To say that Jack Wilshere’s loan spell at Bolton two years ago changed the face of English football would be an extreme exaggeration. However, the youngster’s positive experience at the Reebok did open the door for a different type of loan, one involving a young player gaining experience at a high level Premier League club, rather than dropping down a couple of divisions.
In the wake of Wilshere’s success, last season we saw two of England’s brightest talents go out on loan to Premier League clubs; Danny Welbeck and Daniel Sturridge joining Sunderland and Bolton respectively. Both quickly ascended the ranks at their new clubs, with Welbeck fast becoming a fan favourite at the Stadium of Light, and Sturridge banging in the goals with confidence for Owen Coyle’s side.
Not even a disappointing U21 Euros from the duo could assuage the rising excitement about England’s future strike pairing; like so many failures before them, the Dannys are the next ‘big thing.’
So where does that leave the owners of the two players, Manchester United and Chelsea, two teams rich in striking talent, yet both unwilling to let a promising youngster leave in case of an injury crisis? Sir Alex Ferguson has proven over the years that he is not averse to giving youth its chance, while Andre Villas Boas will likely want to avoid risk taking in his first season in charge of a club with a history of managerial casualties.
Both managers seem to remain undecided about the prospects of their young guns. Ferguson has already promised Michael Owen increased playing time, while the return of striker Federico Macheda from Sampdoria will see seven strikers competing for a maximum of two places.

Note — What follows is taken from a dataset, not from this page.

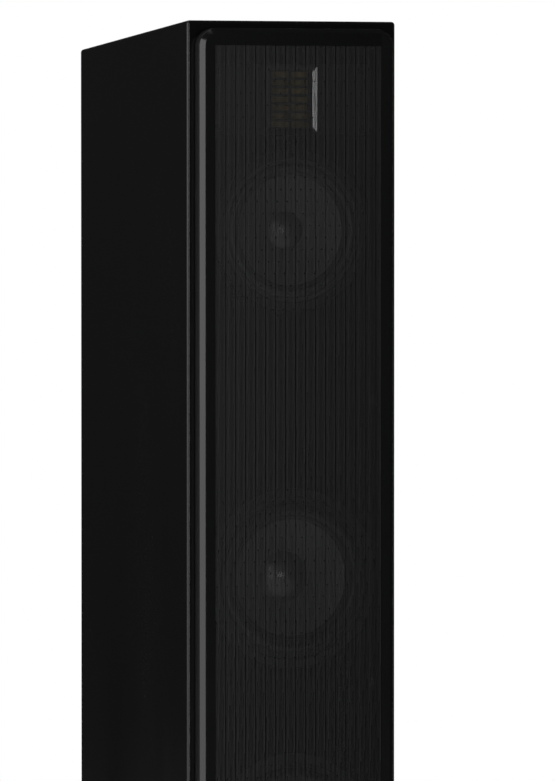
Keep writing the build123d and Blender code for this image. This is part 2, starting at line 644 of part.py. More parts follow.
POST_FLOOR = Y_REAR - CUP_DEEP      # inner floor of the terminal recess
with BuildPart() as terminal_cup:
    with BuildSketch(rear_at(CUP_Z)):
        RectangleRounded(CUP_W, CUP_H, 8)
    extrude(amount=-2.5)
    with BuildSketch(rear_at(CUP_Z, 2.5)):
        RectangleRounded(CUP_W - 20.4, CUP_H - 18.4, 4.8)
    extrude(amount=-(CUP_DEEP + 0.5))
    with BuildSketch(rear_at(CUP_Z)):
        RectangleRounded(CUP_W - 25, CUP_H - 23, 4)
    with BuildSketch(rear_at(CUP_Z, CUP_DEEP)):
        RectangleRounded(CUP_W - 33, CUP_H - 31, 3)
    loft(mode=Mode.SUBTRACT)
    with BuildSketch(rear_at(CUP_Z, CUP_DEEP)):     # insulating collars under the posts
        with Locations((-POST_X, 0), (POST_X, 0)):
            Circle(9.0)
    extrude(amount=3.0)
    with BuildSketch(rear_at(CUP_Z)):
        with Locations((-POST_X, 0), (POST_X, 0)):
            Circle(3.0)
    extrude(amount=-CUP_DEEP - 10, mode=Mode.SUBTRACT)
    with BuildSketch(rear_at(CUP_Z)):
        with GridLocations(CUP_W - 10, CUP_H - 9, 2, 2):
            Circle(2.1)
    extrude(amount=-2.5, mode=Mode.SUBTRACT)
    with BuildSketch(rear_at(CUP_Z)):
        with GridLocations(CUP_W - 10, CUP_H - 9, 2, 2):
            Circle(SCREW_HEAD_R + 0.15)
    extrude(amount=-SCREW_HEAD_T, mode=Mode.SUBTRACT)
save(terminal_cup, "terminal_cup")

with BuildPart() as binding_post_studs:     # M6 posts, bored for a 4 mm plug, with a nut and solder tag inside
    for x in (-POST_X, POST_X):
        with BuildSketch(rear_at(CUP_Z, CUP_DEEP + 14.0, x)):
            Circle(3.0)
        extrude(amount=CUP_DEEP + 14.0 - 6.0)
        with BuildSketch(rear_at(CUP_Z, CUP_DEEP + 3.0, x)):
            RegularPolygon(5.6, 6)
        extrude(amount=-4.0)
        with BuildSketch(rear_at(CUP_Z, 6.0, x)):
            Circle(2.0)
        extrude(amount=-19.0, mode=Mode.SUBTRACT)
save(binding_post_studs, "binding_post_studs")

for x, colour in ((-POST_X, "red"), (POST_X, "black")):
    with BuildPart() as washer:     # captive clamping washer
        with BuildSketch(rear_at(CUP_Z, CUP_DEEP - 3.2, x)):
            Circle(7.6)
            Circle(3.05, mode=Mode.SUBTRACT)
        extrude(amount=1.4)
    save(washer, f"{colour}_post_washer")
    with BuildPart() as cap:        # knurled clamping cap
        with BuildSketch(rear_at(CUP_Z, CUP_DEEP - 4.7, x)):
            Circle(8.4)
        extrude(amount=17.5)
        chamfer(cap.edges().filter_by(GeomType.CIRCLE), 0.8)
        with BuildSketch(rear_at(CUP_Z, CUP_DEEP - 8.0, x)):
            with PolarLocations(8.7, 20):
                Circle(0.75)
        extrude(amount=12.4, mode=Mode.SUBTRACT)
        with BuildSketch(rear_at(CUP_Z, CUP_DEEP - 4.7, x)):
            Circle(3.05)
        extrude(amount=17.5, mode=Mode.SUBTRACT)
    save(cap, f"{colour}_post_cap")

# ---------------------------------------------------------------- crossover
BOARD_Y = Y_REAR - SIDE_T
with BuildPart() as crossover_board:
    with BuildSketch(face_at(585.0, BOARD_Y - Y_FRONT)):
        RectangleRounded(128, 118, 4)
        with GridLocations(118, 108, 2, 2):
            Circle(2.1, mode=Mode.SUBTRACT)
    extrude(amount=3.0)
save(crossover_board, "crossover_board")

COMP_D = BOARD_Y - 3.0 - Y_FRONT
with BuildPart() as crossover_inductors:    # air-core coils
    for x, z, r in ((-32, 612, 20.0), (10, 616, 16.0), (36, 562, 18.0)):
        with BuildSketch(face_at(z, COMP_D, x)):
            Circle(r)
            Circle(r * 0.42, mode=Mode.SUBTRACT)
        extrude(amount=18.0)
save(crossover_inductors, "crossover_inductors")

with BuildPart() as crossover_capacitors:   # film capacitors lying on the board
    for x, z, r in ((-36, 566, 8.0), (-14, 566, 8.0), (-25, 538, 6.5), (44, 610, 6.5)):
        with BuildSketch(Plane(origin=(x, BOARD_Y - 3.0 - r, z - 17), x_dir=(1, 0, 0), z_dir=(0, 0, 1))):
            Circle(r)
        extrude(amount=26.0 if r < 7 else 34.0)
save(crossover_capacitors, "crossover_capacitors")

# ---------------------------------------------------------------- wiring
WIRE_R = 1.5
runs = (
    ((-POST_X, 117, CUP_Z), (-50, 100, 150), (-50, 100, 510), (-30, 120, 534)),
    ((POST_X, 117, CUP_Z), (50, 100, 150), (50, 100, 510), (28, 120, 530)),
    ((-8, 118, 552), (-52, 60, 560), (-52, -60, 580), (-52, -82, 590)),
    ((10, 118, 548), (52, 90, 490), (52, 90, 440), (52, -60, 380), (52, -82, 356)),
    ((-6, 118, 640), (-40, 80, 676), (-40, 80, 850), (-46, -60, 885), (-46, -84, 893)),
    ((22, 118, 640), (40, 80, 676), (40, 80, 860), (30, -60, 985), (20, -104, 1004)),
)
with BuildPart() as wiring_harness:
    for pts in runs:
        with BuildLine() as path:
            FilletPolyline(*pts, radius=8.0)
        with BuildSketch(Plane(origin=path.line @ 0, z_dir=path.line % 0)):
            Circle(WIRE_R)
        sweep(path=path.line)
save(wiring_harness, "wiring_harness")

# ---------------------------------------------------------------- feet
with BuildPart() as foot_inserts:       # threaded inserts pressed into the bottom panel
    with BuildSketch(Plane.XY.offset(Z0 - 1.5)):
        with Locations(*foot_spots):
            Circle(10.0)
    extrude(amount=1.5)
    with BuildSketch(Plane.XY.offset(Z0)):
        with Locations(*foot_spots):
            Circle(6.5)
    extrude(amount=19.0)
    with BuildSketch(Plane.XY.offset(Z0 - 1.5)):
        with Locations(*foot_spots):
            Circle(INSERT_BORE_R)
    extrude(amount=19.5, mode=Mode.SUBTRACT)
save(foot_inserts, "foot_inserts")

for (x, y), where in zip(foot_spots, ("front_left", "front_right", "rear_left", "rear_right")):
    with BuildPart() as pad:        # soft pad that stands on the floor, with the stud's socket
        with BuildSketch(Plane.XY):
            with Locations((x, y)):
                Circle(18.0)
        extrude(amount=10.0)
        chamfer(pad.faces().sort_by(Axis.Z)[-1].edges(), 2.5)
        chamfer(pad.faces().sort_by(Axis.Z)[0].edges(), 0.6)
        with BuildSketch(Plane.XY.offset(3.0)):
            with Locations((x, y)):
                Circle(5.05)
        extrude(amount=7.0, mode=Mode.SUBTRACT)
    save(pad, f"foot_pad_{where}")
    with BuildPart() as stud:       # levelling stud with a knurled finger collar
        with BuildSketch(Plane.XY.offset(12.0)):
            with Locations((x, y)):
                Circle(11.0)
        extrude(amount=6.0)
        chamfer(stud.edges().filter_by(GeomType.CIRCLE), 0.6)
        with BuildSketch(Plane.XY.offset(11.0)):
            with Locations((x, y)):
                with PolarLocations(11.3, 24):
                    Circle(0.8)
        extrude(amount=8.0, mode=Mode.SUBTRACT)
        with BuildSketch(Plane.XY.offset(3.03)):
            with Locations((x, y)):
                Circle(5.0)
        extrude(amount=10.0)
        with BuildSketch(Plane.XY.offset(17.0)):
            with Locations((x, y)):
                Circle(STUD_R)
        extrude(amount=22.0)
    save(stud, f"foot_stud_{where}")
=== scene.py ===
import math

import bmesh
import bpy
import numpy as np
from mathutils import Matrix, Vector, noise


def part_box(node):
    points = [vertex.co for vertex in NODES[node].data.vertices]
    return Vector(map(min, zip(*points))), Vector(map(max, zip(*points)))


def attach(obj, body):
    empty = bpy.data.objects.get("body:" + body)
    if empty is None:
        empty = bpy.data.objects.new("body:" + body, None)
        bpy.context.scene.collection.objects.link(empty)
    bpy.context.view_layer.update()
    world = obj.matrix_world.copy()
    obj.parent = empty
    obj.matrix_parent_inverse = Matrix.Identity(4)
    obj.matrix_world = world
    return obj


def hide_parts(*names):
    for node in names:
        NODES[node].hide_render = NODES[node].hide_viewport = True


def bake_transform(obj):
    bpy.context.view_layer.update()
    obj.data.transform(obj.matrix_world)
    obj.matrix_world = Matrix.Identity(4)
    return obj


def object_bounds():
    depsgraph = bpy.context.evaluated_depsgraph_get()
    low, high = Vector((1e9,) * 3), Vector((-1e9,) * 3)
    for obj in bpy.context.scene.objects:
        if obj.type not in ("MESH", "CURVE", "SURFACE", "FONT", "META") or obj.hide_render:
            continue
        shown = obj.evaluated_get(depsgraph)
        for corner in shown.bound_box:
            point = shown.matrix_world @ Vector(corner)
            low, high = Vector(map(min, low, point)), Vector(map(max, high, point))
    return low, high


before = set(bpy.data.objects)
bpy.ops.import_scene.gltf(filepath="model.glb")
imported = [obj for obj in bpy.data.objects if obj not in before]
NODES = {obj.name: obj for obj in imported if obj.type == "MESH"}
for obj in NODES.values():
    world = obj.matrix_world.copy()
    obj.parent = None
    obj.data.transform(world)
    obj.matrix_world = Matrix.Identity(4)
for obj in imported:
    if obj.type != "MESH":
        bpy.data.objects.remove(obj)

CAD_LO, CAD_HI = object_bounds()
MM = 0.001
scene = bpy.context.scene

# ------------------------------------------------------------------ places, read from the frame
baffle_lo, baffle_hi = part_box("front_baffle")
Y_FACE = baffle_lo.y                      # front face of the baffle
TOP = baffle_hi.z                         # top front edge
grille_lo, grille_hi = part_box("grille")
PLATE_LO, PLATE_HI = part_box("tweeter_faceplate")


def centre(node):
    lo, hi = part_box(node)
    return (lo + hi) / 2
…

At Stamford Bridge, Torres’ arrival last January indicated that former manager Carlo Ancelotti was less than confident in the abilities of Daniel Sturridge, though the duo’s differing fortunes made Chelsea’s former manager look a bit foolish. Still though, Villas Boas will likely start his fifty million pound man ahead of former City striker Sturridge, while Drogba, Anelka and Kalou will all see themselves as the occupants of the next three striking spots.
If either of the clubs were to make their player available on loan, there would be suitors aplenty. Both proved last year that they can guarantee goals in the Premiership.
But as always, a loan move comes with risks. The potential pit fall of a managerial change mid season, or a failure to settle, could see one year in either of the footballers’ short careers wasted.
Stagnation and bench warming are two afflictions which have struck many youngsters unwilling to go out on loan; both Sturridge and Welbeck are cocky enough to think that when given a chance they would take it, but often a footballer’s opinion of himself differs drastically from that of the manager.
Neither will want to slip into a perpetual cycle of loan here, loan there, yet both should be on the guard against years spent as back up for more illustrious team mates.
If no striker departs from either Stamford Bridge or Old Trafford, then both players really should go out on loan; they cannot risk delaying their development any farther.
Too many players have wasted away at big clubs, and it would be tragic to see Welbeck and Sturridge meet the same fate; the English national team needs youngsters like the Dannys to improve year after year.
In the past, the Dannys’ dilemma was one constantly debated over in the back offices of British clubs, a conundrum that yielded no one solution for everyone, but an ever changing array of options, varying player by player.
However, the actions of both Manchester United and Chelsea over the next few weeks, and their subsequent successes or failures, could go some way to setting an important precedent; a benchmark situation for other clubs to use while evaluating their own young up and comers.
The future of Danny Welbeck and Daniel Sturridge should begin to become clearer over the next couple of months, but until then, their prospects will be the subject of much debate and conjecture- both inside the clubs themselves, and throughout football’s online universe.